Hilfskonstruktion für die Montage

Dass bei der Montage als glatt ging, lag letztlich vor allem an der Präzision und gewissenhaften Vorplanung aller Projektbeteiligten. Zudem kam bei der Befestigung der Elemente eine eigens entwickelte Hilfskonstruktion zum Einsatz, welche die Last des Dachs und der Stahlkonstruktion trug, bis alle Glaselemente sorgfältig an ihrem Platz eingemessen waren. Erst dann wurde die Hilfskonstruktion schrittweise abgesenkt und die Glasfassade kontrolliert belastet.

Nach dem Abbau der Hilfskonstruktion – die sich als schwieriger als die Montage der Glaselemente erwies, da diese beim Abbau ja nicht beschädigt werden durften – erfolgte der strukturelle Anschluss an Dach und Fundament mit einer Silikonfuge. Damit war das Gebäude bereit für die Montage des vorgelagerten Sonnenschutzes, bei dem es sich ebenfalls um eine aufwendige Maßanfertigung handelt. Denn: Um die Überhitzung der Innenräume im Sommer zu vermeiden, wurde für die Glasfassaden ein hochkomplexer und zugleich elegant geschwungener, vorgehängter Sonnenschutz aus ca. 15 000 unterschiedlichen Messinglamellen entworfen.

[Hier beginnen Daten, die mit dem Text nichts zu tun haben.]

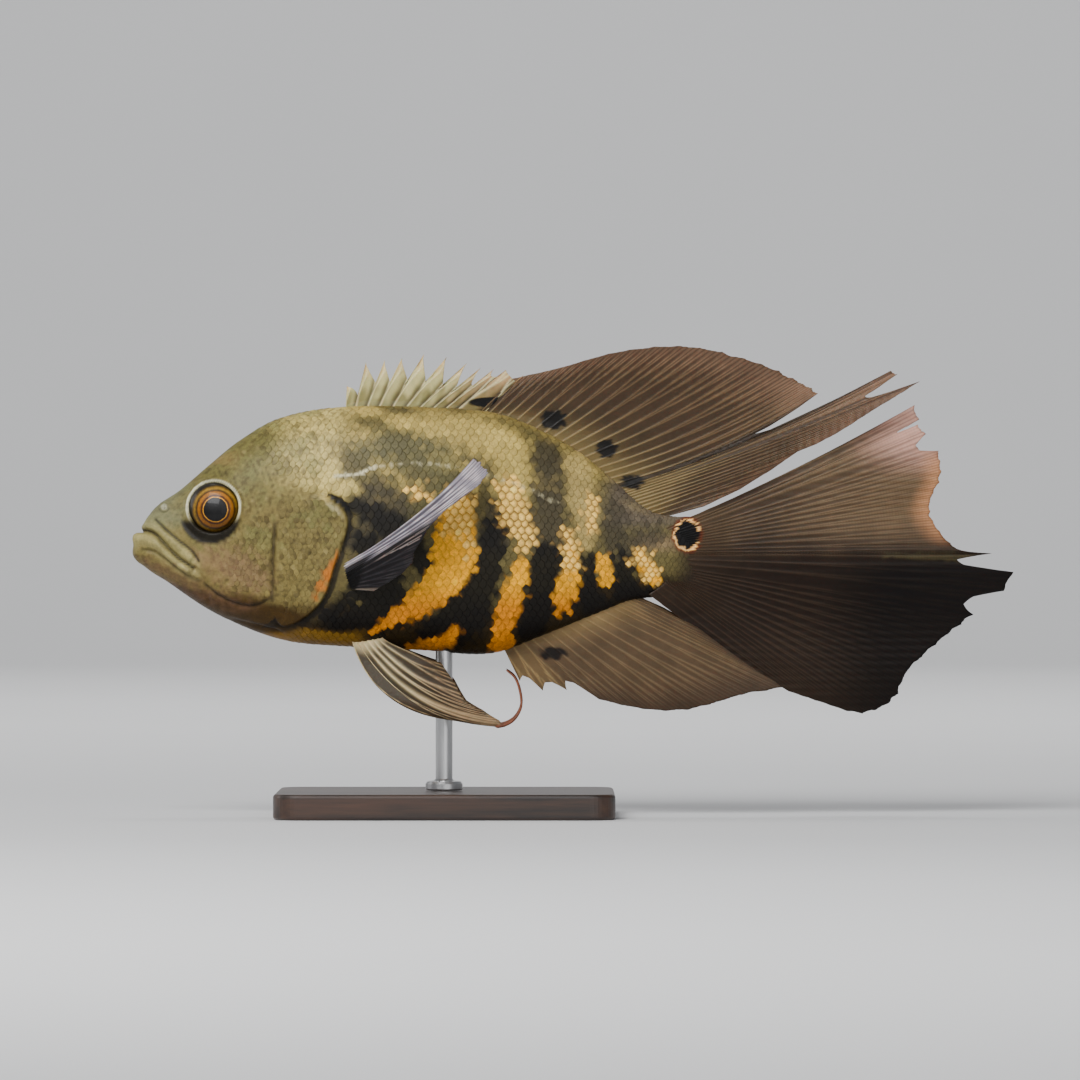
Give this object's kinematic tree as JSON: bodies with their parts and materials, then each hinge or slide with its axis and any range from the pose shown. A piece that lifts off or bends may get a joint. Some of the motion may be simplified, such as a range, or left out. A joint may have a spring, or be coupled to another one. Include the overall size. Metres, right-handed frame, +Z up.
{
  "type": "oscar fish",
  "caption": "Life-size model of a long-finned oscar fish swimming level, with all its fins spread, held on one rod above a flat display base.",
  "frame": {"origin": "centre of the model's length and width, on the surface that the stand rests on", "axes": "-X towards the fish's head, -Y towards its left flank, which the picture shows, +Z up"},
  "size_m": [0.3136, 0.092, 0.1671],
  "materials": {
    "skin": "satin",
    "eye": "gloss",
    "fin": "satin",
    "pectoral_fin": "satin",
    "stand_base": "satin",
    "stand_rod": "brushed"
  },
  "bodies": {
    "root": {"head": "skin", "lower_jaw": "skin", "torso": "skin", "tail_stem": "skin", "left_gill_cover": "skin", "right_gill_cover": "skin", "left_eye": "eye", "right_eye": "eye", "dorsal_fin_spines": "fin", "dorsal_fin_soft": "fin", "dorsal_fin_trail": "fin", "tail_fin_upper": "fin", "tail_fin_lower": "fin", "anal_fin": "fin", "left_pelvic_fin": "fin", "right_pelvic_fin": "fin", "left_pelvic_filament": "fin", "right_pelvic_filament": "fin", "left_pectoral_fin": "pectoral_fin", "right_pectoral_fin": "pectoral_fin", "stand_base": "stand_base", "stand_rod": "stand_rod"}
  },
  "joints": []
}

Sonnenschutz aus 432 Wellen

Der Sonnenschutz besteht aus jeweils einem Element pro Scheibe, die jedoch alle miteinander verbunden sind und optisch als ein großer, zusammenhängender Sonnenschutz erscheinen. Jedes Element besteht aus 432 verschiedenen Lamellenwellen, wobei sich jede Welle in Größe und Steigung minimal von der vorhergehenden unterscheidet. Je nach Scheibenhöhe variiert auch die Höhe des Sonnenschutzes. Bei den größten Scheiben hat er eine Höhe von ca. 4 m, bei den kleinsten Scheiben sind die Elemente des Sonnenschutzes hingegen nur ca. 1 m hoch. Unabhängig von der Höhe des Sonnenschutzes, liegen immer jeweils 72 Lamellen übereinander. Sie werden an jenen Stellen, an denen der Sonnenschutz aufgrund der geringeren Scheibenhöhe schmäler ausfällt, einfach stärker „zusammengepresst“ und dadurch engmaschiger. Dieser Effekt unterstützt noch zusätzlich die gestalterische Idee, der Fassade die dynamische Anmutung eines Uhrwerks in Bewegung zu verleihen.